WASHINGTON (DC News Now) — Mayor Muriel Bowser may have won the democratic primary for mayor of Washington DC, but the race isn’t over yet.
She now heads to the November general election, which means four more months of defending her record in office.
“I was the first mayor re-elected in 16 years. And what I have seen looking back over these four years, what I know we’ve been able to do with having consistent leadership is really implement,” she said.
However, critics say the mayor has not done enough to address the recent rise in violent crime or homelessness while in office.
DC News Now asked Bowser about this.
“After it was announced you won, there was a lot of criticism and frankly mean comments on your social media. People saying you haven’t done enough to address homelessness or the rising crime rate. How do you respond to that?” said reporter Mariel Carbone.
“We take all comments and critics very seriously, but I know in the aftermath of an election, people feel sad their candidate didn’t make it,” said Bowser. “Now is the time for Democrats to come together. That’s what we do.”
According to city data, there have been 98 homicides so far this year in the district. That’s up 17% compared to this time last year. In addition, violent crime as a whole is up 11%.
The mayor said she has a comprehensive approach to addressing crime, which includes adding more police officers to the force.

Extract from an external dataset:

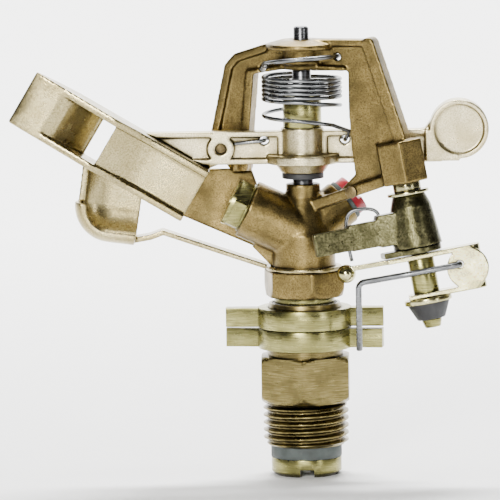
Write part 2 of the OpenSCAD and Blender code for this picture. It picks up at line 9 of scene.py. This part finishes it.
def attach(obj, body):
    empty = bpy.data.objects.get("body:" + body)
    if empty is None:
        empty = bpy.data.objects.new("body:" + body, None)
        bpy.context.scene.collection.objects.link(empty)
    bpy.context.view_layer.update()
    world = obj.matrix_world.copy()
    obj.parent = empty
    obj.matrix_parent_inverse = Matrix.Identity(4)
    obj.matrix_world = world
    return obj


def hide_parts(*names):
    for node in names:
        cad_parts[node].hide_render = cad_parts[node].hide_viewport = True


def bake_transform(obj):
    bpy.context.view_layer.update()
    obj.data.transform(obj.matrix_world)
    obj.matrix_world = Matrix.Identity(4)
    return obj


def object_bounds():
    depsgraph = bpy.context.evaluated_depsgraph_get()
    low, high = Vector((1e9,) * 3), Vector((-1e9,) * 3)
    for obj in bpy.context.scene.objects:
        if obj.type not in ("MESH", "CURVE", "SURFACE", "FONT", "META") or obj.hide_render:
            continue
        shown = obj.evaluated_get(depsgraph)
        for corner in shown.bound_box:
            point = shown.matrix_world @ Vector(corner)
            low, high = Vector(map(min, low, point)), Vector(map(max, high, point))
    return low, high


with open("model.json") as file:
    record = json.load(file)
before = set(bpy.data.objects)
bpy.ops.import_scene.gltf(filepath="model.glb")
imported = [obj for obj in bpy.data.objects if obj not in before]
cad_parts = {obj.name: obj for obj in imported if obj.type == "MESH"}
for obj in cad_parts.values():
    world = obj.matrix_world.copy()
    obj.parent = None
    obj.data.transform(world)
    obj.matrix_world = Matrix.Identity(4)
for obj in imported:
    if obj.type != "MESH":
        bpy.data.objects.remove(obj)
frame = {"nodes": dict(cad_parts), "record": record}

MM = 0.001
TAU = 2 * math.pi
cad_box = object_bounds()
nodes = frame["nodes"]
body_of_node = {n: b for b, names in frame["record"]["behaviour"]["bodies"].items() for n in names}
slot_of_node = {s["node"]: s["material_slot"] for s in frame["record"]["subparts"]}


# ---- materials ----

class Shader:
    """A material's node tree, with short ways to add nodes and join them."""

    def __init__(self, name):
        self.material = bpy.data.materials.new(name)
        self.material.use_nodes = True
        self.tree = self.material.node_tree
        self.tree.nodes.clear()
        self.out = self.add("ShaderNodeOutputMaterial")
        self.bsdf = self.add("ShaderNodeBsdfPrincipled")
        self.join(self.bsdf, "BSDF", self.out, "Surface")
        self.coords = self.add("ShaderNodeTexCoord")

    def add(self, kind, **values):
        node = self.tree.nodes.new(kind)
        for key, value in values.items():
            setattr(node, key, value)
        return node

    def join(self, a, a_socket, b, b_socket):
        self.tree.links.new(a.outputs[a_socket], b.inputs[b_socket])

    def noise(self, size, detail=3, stretch=(1, 1, 1), roughness=0.55):
        """Noise whose features are about size metres across."""
        mapping = self.add("ShaderNodeMapping")
        mapping.inputs["Scale"].default_value = stretch
        self.join(self.coords, "Object", mapping, "Vector")
        noise = self.add("ShaderNodeTexNoise")
        noise.inputs["Scale"].default_value = 1 / size
        noise.inputs["Detail"].default_value = detail
        noise.inputs["Roughness"].default_value = roughness
        self.join(mapping, "Vector", noise, "Vector")
        return noise

    def ramp(self, source, socket, stops):
        """Colours or greys along a factor: stops are (place, colour)."""
        ramp = self.add("ShaderNodeValToRGB")
        elements = ramp.color_ramp.elements
        while len(elements) < len(stops):
            elements.new(0.5)
        for element, (place, colour) in zip(elements, stops):
            element.position = place
            element.color = (*colour, 1) if isinstance(colour, tuple) else (colour, colour, colour, 1)
        self.join(source, socket, ramp, "Fac")
        return ramp

    def mix(self, factor, factor_socket, a, b, blend="MIX"):
        """Colour a where the factor is 0 and b where it is 1. Each is a node or a colour."""
        mix = self.add("ShaderNodeMix", data_type="RGBA", blend_type=blend)
        self.join(factor, factor_socket, mix, 0)
        for place, value in ((6, a), (7, b)):
            if isinstance(value, tuple):
                mix.inputs[place].default_value = (*value, 1)
            else:
                self.tree.links.new(colour_output(value), mix.inputs[place])
        return mix

    def bump(self, source, socket, height, below=None, strength=1.0):
        """Bump of a height in metres, on top of an earlier bump node."""
        bump = self.add("ShaderNodeBump")
        bump.inputs["Strength"].default_value = strength
        bump.inputs["Distance"].default_value = height
        self.join(source, socket, bump, "Height")
        if below:
            self.join(below, "Normal", bump, "Normal")
        return bump


def colour_output(node):
    return node.outputs[2] if node.bl_idname == "ShaderNodeMix" else node.outputs["Color"]


def crevice_shade(shader, colour, shade_colour, reach):
    """Painted shade: the colour darkened where the surface is hemmed in, within reach metres."""
    occlusion = shader.add("ShaderNodeAmbientOcclusion")
    occlusion.samples = 8
    occlusion.inputs["Distance"].default_value = reach
    mask = shader.ramp(occlusion, "AO", [(0.25, 1.0), (0.85, 0.0)])
    return shader.mix(mask, "Color", colour, shade_colour)


def metal(name, light, dark, shade_colour, rough, patch=7 * MM, grain=0.35 * MM, pits=0.03 * MM, reach=2.5 * MM,
          metallic=0.9):
    """Cast or stamped metal: patches of two tones, fine grain, and painted shade in its corners."""
    s = Shader(name)
    patches = s.ramp(s.noise(patch, 4), "Fac", [(0.36, 0.0), (0.66, 1.0)])
    tone = s.mix(patches, "Color", dark, light)
    specks = s.ramp(s.noise(grain, 2), "Fac", [(0.3, 0.0), (0.62, 1.0)])
    worn = s.mix(specks, "Color", tuple(c * 0.72 for c in dark), tone)
    # painted shade: ambient occlusion darkens the colour in corners and hollows
    shaded = crevice_shade(s, worn, shade_colour, reach)
    s.tree.links.new(colour_output(shaded), s.bsdf.inputs["Base Color"])
    gloss = s.ramp(s.noise(patch * 0.4, 3), "Fac", [(0.3, rough[0]), (0.7, rough[1])])
    s.join(gloss, "Color", s.bsdf, "Roughness")
    coarse = s.bump(s.noise(grain * 3, 2), "Fac", pits * 2)
    fine = s.bump(s.noise(grain, 3), "Fac", pits, below=coarse)
    s.join(fine, "Normal", s.bsdf, "Normal")
    s.bsdf.inputs["Metallic"].default_value = metallic
    return s.material


def turned(name, light, dark, shade_colour, rough, ridge=0.22 * MM, height=0.006 * MM, reach=1.6 * MM):
    """Machined metal, with fine tool lines round the vertical, stains along them, and painted shade in its
    corners.
    """
    s = Shader(name)
    lines = s.noise(ridge, 2, stretch=(0.05, 0.05, 1))
    patches = s.ramp(s.noise(5 * MM, 4), "Fac", [(0.36, 0.0), (0.64, 1.0)])
    tone = s.mix(patches, "Color", dark, light)
    line_mask = s.ramp(lines, "Fac", [(0.35, 0.0), (0.65, 1.0)])
    lined = s.mix(line_mask, "Color", tuple(c * 0.8 for c in dark), tone)
    # painted shade: ambient occlusion darkens the colour in corners and hollows
    shaded = crevice_shade(s, lined, shade_colour, reach)
    s.tree.links.new(colour_output(shaded), s.bsdf.inputs["Base Color"])
    gloss = s.ramp(s.noise(1.2 * MM, 3, stretch=(0.3, 0.3, 1)), "Fac", [(0.3, rough[0]), (0.7, rough[1])])
    s.join(gloss, "Color", s.bsdf, "Roughness")
    s.join(s.bump(lines, "Fac", height), "Normal", s.bsdf, "Normal")
    s.bsdf.inputs["Metallic"].default_value = 1.0
    return s.material


def moulded(name, light, dark, rough, grain=0.5 * MM, height=0.01 * MM):
    """Plastic or rubber: faint mottling and a fine moulded grain."""
    s = Shader(name)
    tone = s.mix(s.ramp(s.noise(3 * MM, 3), "Fac", [(0.35, 0.0), (0.65, 1.0)]), "Color", dark, light)
    s.tree.links.new(colour_output(tone), s.bsdf.inputs["Base Color"])
    gloss = s.ramp(s.noise(1.5 * MM, 3), "Fac", [(0.3, rough[0]), (0.7, rough[1])])
    s.join(gloss, "Color", s.bsdf, "Roughness")
    s.join(s.bump(s.noise(grain, 3), "Fac", height), "Normal", s.bsdf, "Normal")
    return s.material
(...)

Plus, “focusing on the people who are most likely to use guns in our city and target them with services and also with enforcement if that’s what necessary,” said Bowser.
Regarding homelessness, Bowser said her office had made progress over the last two terms.
“We’ve been able to really implement a plan to make homeless rare, brief, and non-recurring in our city. We’ve driven down family homelessness by 78%. We closed DC General,” she said.
Bowser won roughly 50% of the votes in the Democratic primary. She’ll face Republican opponent Stacia Hall in November.
In a Tuesday statement, Hall said, “Washington DC residents are currently facing many challenges. Our city has seen the most horrendous crime rates in decades, causing our people to demand more police. But, our local government refuses to act.”
“DC residents need a change. We must restore our city to the thriving metropolis that it once was,” she said.